FILE PHOTO: Mitsubishi A6M2, Model 21's first zero flown by Lt. Minoru Suzuki. Second zero flown by P03/c Kunimori Nakakita, an ace with 16 kills FIGHTING COLORS: CAMOUFLAGE Early A6M Zeros were reported to have a glossy pale-olive gray finish, other reports claim the zero had a shinning ash-green finish However, over time, the paint would oxidize to a pale-gray MADE IN JAPAN: CAPTURED A6M2, MODEL 21 Flown by petty officer Koga s/n4593 was painted in a glossy gray-green all exterior surfaces, except engine cowling painted a blue/black color propeller and spinner silver, the zeros aft section behind the pilot was painted a glossy-gray/black color.

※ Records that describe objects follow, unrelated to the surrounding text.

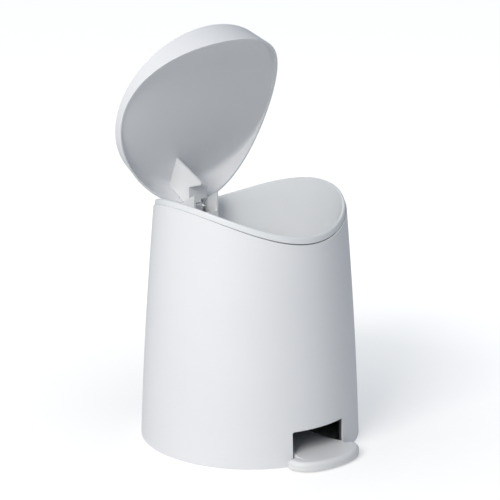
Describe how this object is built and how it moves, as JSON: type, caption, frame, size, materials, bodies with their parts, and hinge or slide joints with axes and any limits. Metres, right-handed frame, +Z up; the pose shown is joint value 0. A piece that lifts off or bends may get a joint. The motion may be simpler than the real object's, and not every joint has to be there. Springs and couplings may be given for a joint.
{
  "type": "pedal trash can",
  "caption": "Small round pedal bin with a tapered shell, a saddle-shaped rim, a lift-out bucket and a hinged lid raised by a foot pedal through a push rod.",
  "frame": {"origin": "centre of the round foot, on the floor", "axes": "+Z up, -Y towards the pedal at the front, +X to the right seen from the front; the lid hinges about an axis along X at the back (+Y)"},
  "size_m": [0.2, 0.2374, 0.3672],
  "materials": {
    "white_polypropylene": "satin moulded polypropylene",
    "bucket_polypropylene": "satin moulded polypropylene",
    "pedal_polypropylene": "satin moulded polypropylene",
    "dark_polypropylene": "matt moulded polypropylene",
    "steel": "drawn, zinc plated",
    "pad_rubber": "soft, matt"
  },
  "bodies": {
    "bin": {"outer_shell": "white_polypropylene", "base_frame": "dark_polypropylene", "foot_pad_1": "pad_rubber", "foot_pad_2": "pad_rubber", "foot_pad_3": "pad_rubber", "foot_pad_4": "pad_rubber", "hinge_bracket": "white_polypropylene", "rod_guide": "white_polypropylene", "back_screws": "steel", "inner_bucket": "bucket_polypropylene", "pedal_axle": "steel", "axle_clips": "steel"},
    "lid": {"lid_cover": "white_polypropylene", "hinge_arm": "white_polypropylene", "arm_screws": "steel", "hinge_pin": "steel"},
    "pedal": {"pedal_lever": "pedal_polypropylene"},
    "rod": {"push_rod": "steel", "rod_foot": "dark_polypropylene", "rod_head": "white_polypropylene"}
  },
  "joints": [
    {"name": "lid_hinge", "type": "hinge", "parent": "bin", "child": "lid", "pos_m": [0, 0.0856, 0.19928], "axis": [1, 0, 0], "range_deg": [0, 65.93]},
    {"name": "pedal_pivot", "type": "hinge", "parent": "bin", "child": "pedal", "pos_m": [0, 0.02, 0.012], "axis": [-1, 0, 0], "range_deg": [0, 7.36]},
    {"name": "rod_slide", "type": "slide", "parent": "bin", "child": "rod", "axis": [0, 0, -1], "range_m": [0, 0.00751]}
  ],
  "couplings": [
    {"joint": "pedal_pivot", "follows": "lid_hinge", "ratio": 0.1116},
    {"joint": "rod_slide", "follows": "lid_hinge", "m_per_rad": 0.00652}
  ]
}
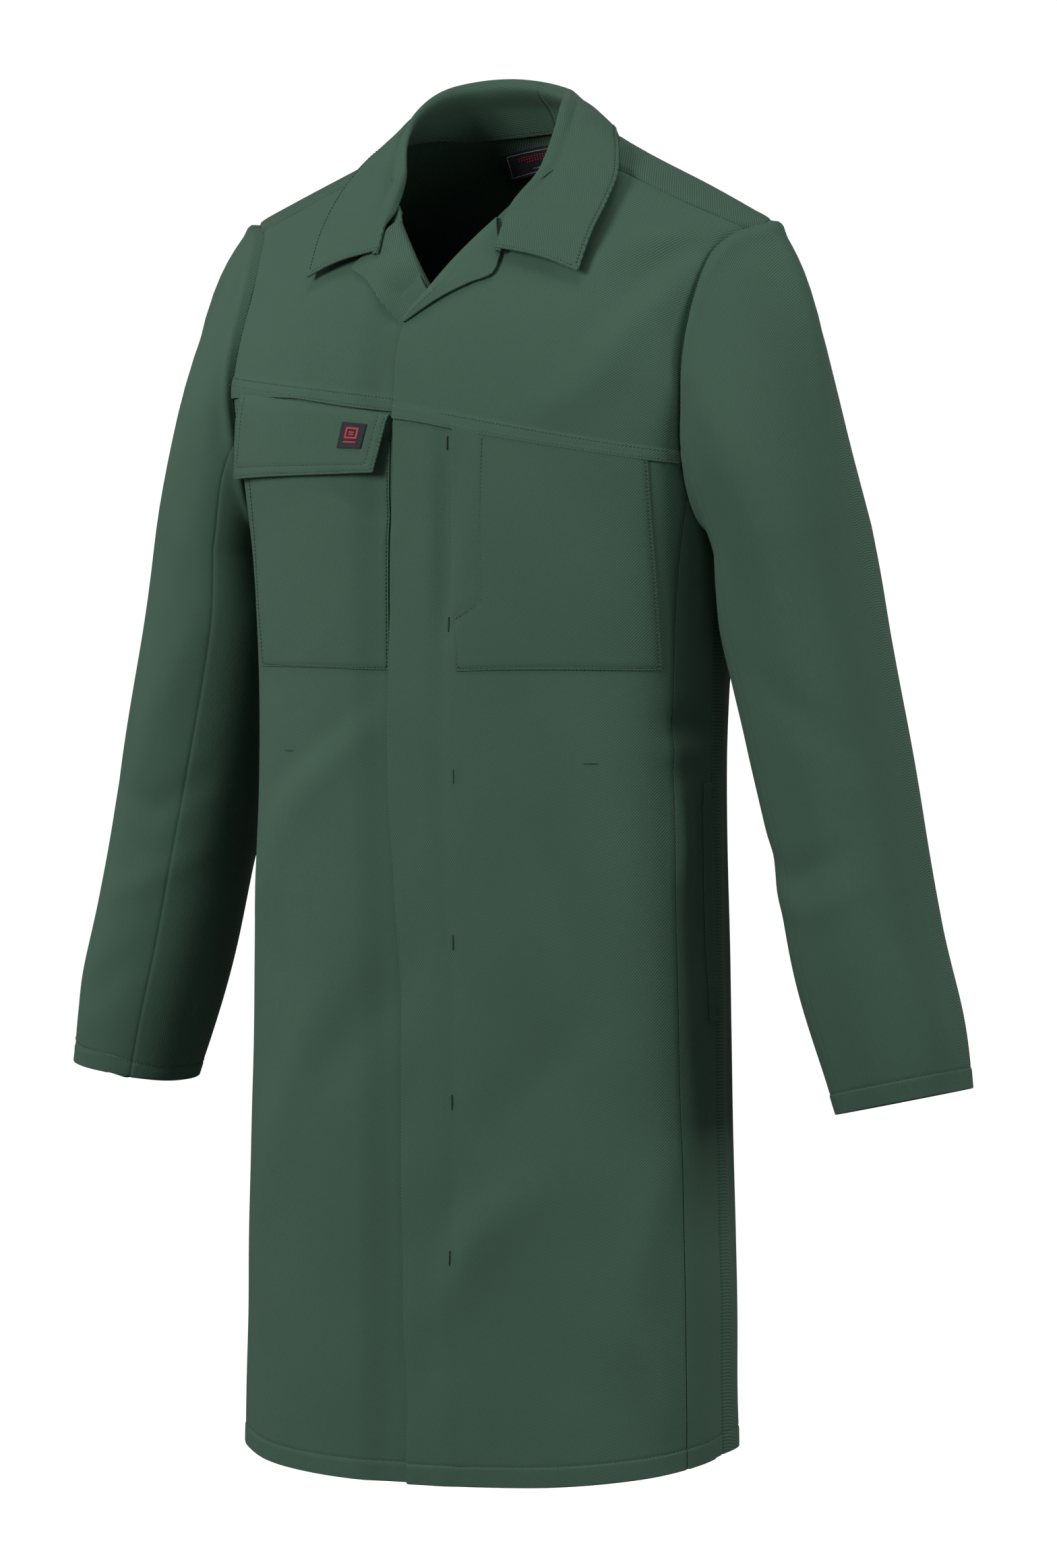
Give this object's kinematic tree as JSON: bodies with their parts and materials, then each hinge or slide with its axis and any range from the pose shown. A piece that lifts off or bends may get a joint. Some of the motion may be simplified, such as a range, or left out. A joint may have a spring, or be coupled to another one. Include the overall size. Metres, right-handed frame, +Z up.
{
  "type": "lab coat",
  "caption": "Knee-length men's lab coat in heavy twill, hidden snap front, notched collar, diagonal chest yoke, flap pocket, side-entry pocket.",
  "frame": {"origin": "centre of the back neck seam, on the body's centre plane, where a hanger hook or a stand neck holds the coat", "axes": "+Z up along the centre back, -Y out of the front, +X towards the wearer's left sleeve"},
  "size_m": [0.8111, 0.2394, 1.0831],
  "materials": {
    "green_twill": "heavy cotton and polyester twill, matt, steep diagonal ribs about 1.6 mm apart",
    "lining_side": "inner side of the twill and pocket cloth, matt",
    "thread": "dark green sewing thread",
    "woven_label": "dense dark woven tape with plain red and white bars",
    "snap_metal": "nickel plated brass snap"
  },
  "bodies": {
    "coat": {"back_left": "green_twill", "back_right": "green_twill", "front_side_left": "green_twill", "front_side_right": "green_twill", "front_yoke_left": "green_twill", "front_yoke_right": "green_twill", "lapel_left": "green_twill", "lapel_right": "green_twill", "collar_stand": "green_twill", "collar_fall": "green_twill", "neck_label": "woven_label", "side_welt_left": "green_twill", "side_welt_right": "green_twill", "snap_socket_top": "snap_metal", "snap_stud_top": "snap_metal"},
    "front_left": {"front_panel_left": "green_twill", "fly_strip": "lining_side", "chest_pocket_left": "green_twill", "pocket_bag_left": "lining_side", "bag_bartack_left": "thread", "snap_socket_1": "snap_metal", "snap_socket_2": "snap_metal", "snap_socket_3": "snap_metal", "snap_socket_4": "snap_metal", "snap_socket_5": "snap_metal", "fly_bartack_1": "thread", "fly_bartack_2": "thread", "fly_bartack_3": "thread", "fly_bartack_4": "thread", "fly_bartack_5": "thread", "fly_bartack_6": "thread"},
    "front_right": {"front_panel_right": "green_twill", "underlap_facing": "lining_side", "chest_pocket_right": "green_twill", "pocket_bag_right": "lining_side", "bag_bartack_right": "thread", "snap_stud_1": "snap_metal", "snap_stud_2": "snap_metal", "snap_stud_3": "snap_metal", "snap_stud_4": "snap_metal", "snap_stud_5": "snap_metal"},
    "flap": {"pocket_flap": "green_twill", "flap_patch": "woven_label"},
    "sleeve_left": {"sleeve_upper_left": "green_twill", "sleeve_under_left": "green_twill"},
    "sleeve_right": {"sleeve_upper_right": "green_twill", "sleeve_under_right": "green_twill"}
  },
  "joints": [
    {"name": "front_left_open", "type": "hinge", "parent": "coat", "child": "front_left", "pos_m": [0.19821, -0.14306, -0.653], "axis": [0, 0, 1], "range_deg": [0, 40]},
    {"name": "front_right_open", "type": "hinge", "parent": "coat", "child": "front_right", "pos_m": [-0.20208, -0.14306, -0.653], "axis": [0, 0, 1], "range_deg": [-24, 0]},
    {"name": "flap_lift", "type": "hinge", "parent": "front_right", "child": "flap", "pos_m": [-0.10781, -0.20329, -0.2115], "axis": [-0.9708, 0.2141, 0.1079], "range_deg": [0, 100]},
    {"name": "sleeve_left_swing", "type": "hinge", "parent": "coat", "child": "sleeve_left", "pos_m": [0.2385, -0.084, -0.067], "axis": [0, -1, 0], "range_deg": [0, 45]},
    {"name": "sleeve_right_swing", "type": "hinge", "parent": "coat", "child": "sleeve_right", "pos_m": [-0.2425, -0.084, -0.069], "axis": [0, 1, 0], "range_deg": [0, 45]}
  ],
  "couplings": [
    {"joint": "front_right_open", "follows": "front_left_open", "ratio": -0.6}
  ]
}
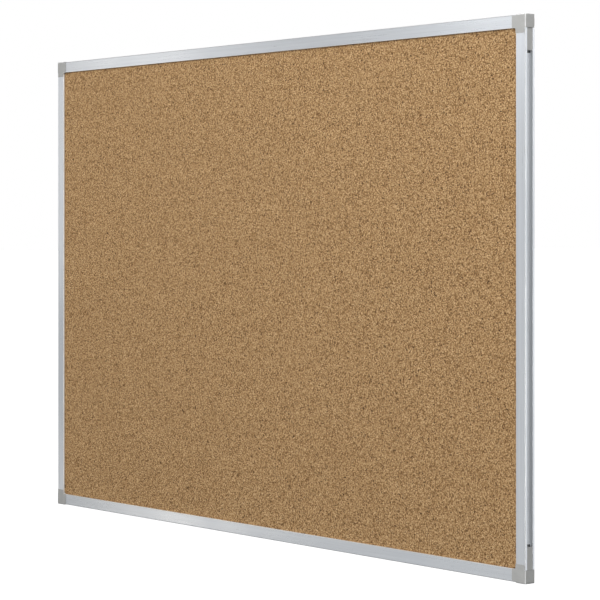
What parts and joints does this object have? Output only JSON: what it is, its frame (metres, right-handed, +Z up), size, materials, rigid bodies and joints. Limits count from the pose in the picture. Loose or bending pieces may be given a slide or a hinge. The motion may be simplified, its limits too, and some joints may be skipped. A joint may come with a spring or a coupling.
{
  "type": "cork bulletin board",
  "caption": "Landscape wall-hung cork pin board in a slim silver aluminium frame, with snap-in grey plastic corner pieces and sliding keyhole wall hangers behind the top rail.",
  "frame": {"origin": "the middle of the board's width and height, on the plane of the wall behind it", "axes": "+X to the right seen from the front, +Y back into the wall, +Z up"},
  "size_m": [0.916, 0.0149, 0.6112],
  "materials": {
    "anodised_aluminium": "satin",
    "grey_plastic": "satin",
    "cork": "matte",
    "fibreboard": "matte",
    "backing_paper": "matte",
    "zinc_plated_steel": "satin"
  },
  "bodies": {
    "board": {"rail_top": "anodised_aluminium", "rail_bottom": "anodised_aluminium", "rail_left": "anodised_aluminium", "rail_right": "anodised_aluminium", "corner_top_left": "grey_plastic", "corner_top_right": "grey_plastic", "corner_bottom_left": "grey_plastic", "corner_bottom_right": "grey_plastic", "cork_sheet": "cork", "fibreboard_core": "fibreboard", "backing_sheet": "backing_paper"},
    "hanger_left": {"hanger_left": "zinc_plated_steel"},
    "hanger_right": {"hanger_right": "zinc_plated_steel"}
  },
  "joints": [
    {"name": "hanger_left_slide", "type": "slide", "parent": "board", "child": "hanger_left", "axis": [1, 0, 0], "range_m": [-0.1205, 0.2865]},
    {"name": "hanger_right_slide", "type": "slide", "parent": "board", "child": "hanger_right", "axis": [1, 0, 0], "range_m": [-0.2865, 0.1205]}
  ]
}
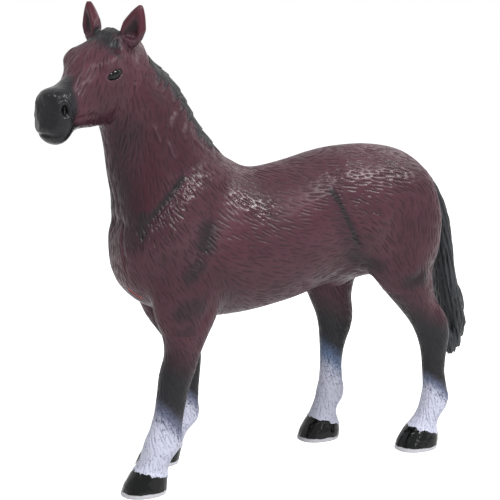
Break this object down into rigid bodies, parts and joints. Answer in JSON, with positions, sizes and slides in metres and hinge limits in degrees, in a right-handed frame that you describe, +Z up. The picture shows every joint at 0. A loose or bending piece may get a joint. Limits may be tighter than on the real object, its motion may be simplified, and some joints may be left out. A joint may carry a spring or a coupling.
{
  "type": "toy horse figure",
  "caption": "Hollow standing toy horse with its head turned to one side, plugged-in legs and a pushed-in tail, for play or display on a flat surface.",
  "frame": {"origin": "middle of the figure's bounding box, on the ground under the hooves", "axes": "+X to the front, along the trunk; +Y to the horse's left; +Z up"},
  "size_m": [0.287, 0.0732, 0.2722],
  "materials": {
    "body_paint": "dark maroon brown paint shaded with black over moulded hair, semi-gloss",
    "leg_paint": "brown and black paint fading to pale lavender above glossy black hooves",
    "tail_paint": "black, satin, moulded in long locks"
  },
  "bodies": {
    "root": {"body_shell_left": "body_paint", "body_shell_right": "body_paint", "head": "body_paint", "foreleg_left": "leg_paint", "foreleg_right": "leg_paint", "hindleg_left": "leg_paint", "hindleg_right": "leg_paint", "tail": "tail_paint"}
  },
  "joints": []
}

The canopy frame work and top of fuselage just behind the canopy was painted a light blue color Hinomaru markings (red sun) in six positions w/ a yellow stripe on tail with number D1-108 in red and a yellow fuselage band. CHANGE OF COLOR: Land-based zeros were now given a field applied camouflage of light or dark green on wings and fuselage with Hinomaru's left a red disk. In mid 1942 Nakajima started to apply a 75mm white border around the Hinomaru. After July 1943 aircraft leaving the factory were painted in dark green camouflage on all upper surfaces with light gray undersurfaces. Engine cowling remained a blue/black color through out the war. Did you know Mitsubishi separated the green and gray camouflage with a straight horizontal line going aft from the wing root under the horizontal stabilizers to tail cone. Nakajima's paint scheme was a slightly curving line slanting upward from wing root to horizontal stabilizers and continued downward to tip of tail cone. To aid in camouflage, ground crews would paint out the white 75mm border around the Hinomaru with whatever paint was available black or dark green.